Das hat wirklich keiner gewollt. Michael Wendler ist abgestürzt. Manche meinten, der Mann sei so schon so tief unten, tiefer geht es nicht. Aber das Fernsehen ist wie ein Fass ohne Boden. Man kann immer weiter nach unten durchgereicht werden. Erst kommt das Fegefeuer, dann die Hölle und dann das „Dschungelcamp“.
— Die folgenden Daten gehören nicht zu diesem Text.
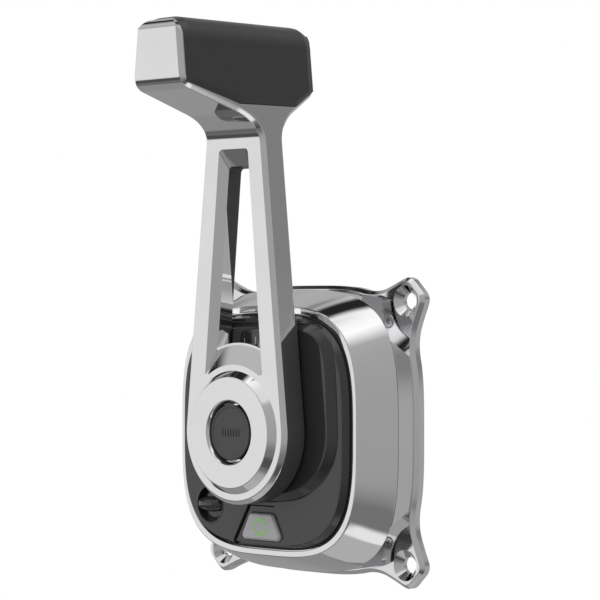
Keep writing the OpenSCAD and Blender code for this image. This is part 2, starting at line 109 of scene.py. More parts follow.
def grid_faces(rows: int, columns: int, wrap_rows: bool, wrap_columns: bool) -> Array:
    """Quads between neighbouring points of a grid.

    Args:
        rows: number of rows of points.
        columns: number of points in a row.
        wrap_rows: whether the last row joins the first.
        wrap_columns: whether the last column joins the first.
    Returns:
        An array with four point numbers a line.
    """
    i, j = np.meshgrid(
        np.arange(rows - (not wrap_rows)), np.arange(columns - (not wrap_columns)), indexing="ij"
    )
    i2, j2 = (i + 1) % rows, (j + 1) % columns
    quads = np.stack([i * columns + j, i * columns + j2, i2 * columns + j2, i2 * columns + j], -1)
    return quads.reshape(-1, 4)


def stack(rings: Array, closed: bool = False) -> Shell:
    """A surface through a stack of outlines that all have the same number of points.

    Args:
        rings: array of outlines, (count, points, 3).
        closed: whether the last outline joins the first, as round a hollow frame. If not, both ends get
            a flat face.
    Returns:
        The shell.
    """
    count, n = rings.shape[:2]
    faces = [grid_faces(count, n, closed, True)]
    if not closed:
        faces += [np.arange(n)[None, ::-1], (count - 1) * n + np.arange(n)[None]]
    return Shell(rings.reshape(-1, 3), faces)


def lifted(outline: Array, height: float | Array) -> Array:
    """An outline, or one outline per height, given its height above the panel.

    Args:
        outline: points (x, y), or one such outline for each height.
        height: a height, or an array of them.
    Returns:
        Points (x, y, z), with an axis more in front for an array of heights.
    """
    height = np.asarray(height, float)
    flat = np.broadcast_to(outline, height.shape + outline.shape[-2:])
    level = np.broadcast_to(height[..., None, None], flat.shape[:-1] + (1,))
    return np.concatenate([flat, level], -1)


def layered(profile: Array, outline: Callable[[float], Array]) -> Array:
    """The stack of outlines of a profile: for each of its points (d, z), outline(d) at the height z."""
    return np.stack([lifted(outline(d), z) for d, z in profile])


def four_corners(x: float, y: float) -> list[Pair]:
    """The four points (+-x, +-y), anticlockwise."""
    return [(x, y), (-x, y), (-x, -y), (x, -y)]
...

Dort ist er nun zu Fall gekommen, beim Dreh in Köln für die Sommerausgabe der Show, und hat sich die Hand gebrochen. Die gute Nachricht: Es ist alles nicht so schlimm. Die schlimme Nachricht: Es ist keine Besserung in Sicht. Für die Zuschauer. Denn der Mann will am Sonntag schon wieder bei „Immer wieder sonntags“ vor das Mikro. Und Bananenschalen liegen da gewöhnlich nicht herum.

Die „Bild“ warnt schon mal „So gefährlich ist Unterhaltung“ und listet alle Unfälle auf, die sich bei Shows ereignet haben, von „Wünsch Dir was“ bis „Wetten, dass…?“. Die größte Gefahr verschweigt das Blatt allerdings. Ihr ist der Zuschauer ausgesetzt. Mediziner haben jetzt ermittelt, was passiert, wenn man mehr als eine Folge “Berlin – Tag & Nacht” sieht. Es fängt mit einem Kribbeln im Nacken an, dann stellt sich das Gefühl ein, als hätte dir jemand einen Schlauch in den Kopf eingeführt und sauge den Inhalt ab. Das Hirn schaltet auf Autopilot, weil es für diese Art von Unterhaltung nicht gebraucht wird. Für den Zuschauer nicht ganz ungefährlich. Denn im Kopf baut sich eine Art Vakuum auf, die anspruchsvolle Tätigkeiten wie die Beantwortung von Quizfragen bei Sportübertragungen (“Welcher Boxer hat noch nie den Nobelpreis gewonnen: Axel Schulz oder Mike Tyson?”) erschwert.

„Adam sucht Eva“ (RTL) ist auch so ein Fall. Sagt eine von den Frauen doch sinngemäß, Nacktsein mache verletztlich, weil man sich nicht verstecken könne. Irgendwann ist man vom vielen Fremdschämen so verblödet, dass man das glaubt. Statt zu sagen: Hallo, du Dummbratze,  das liegt nicht am Nacktsein, sondern daran, dass Du einen Vertrag mit einem Sender abgeschlossen ist, in dem die Narren nicht nur während des Karnevals das Zepter schwingen.

In der Geriatrie gibt es sogar manche Stimmen, die fordern, Sat.1 Gold zu verbieten. Der Konsum der Sendungen erschwere es den Ärzten, Demenz zu diagnostizieren. Man wisse manchmal nicht, ob die Patienten schlicht Dialoge aus “Lenßen und Partner” aufsagten oder wirklich krank im Kopf seien.

Auf jeden Fall steht fest: Wir Zuschauer sind die eigentlichen Opfer des Fernsehens. Und nicht abgewrackte Schlagersänger, die mit 43 lernen, dass nicht nur die Stimme brechen kann, sondern auch die Hand.

Ich wünsche uns allen gute Besserung.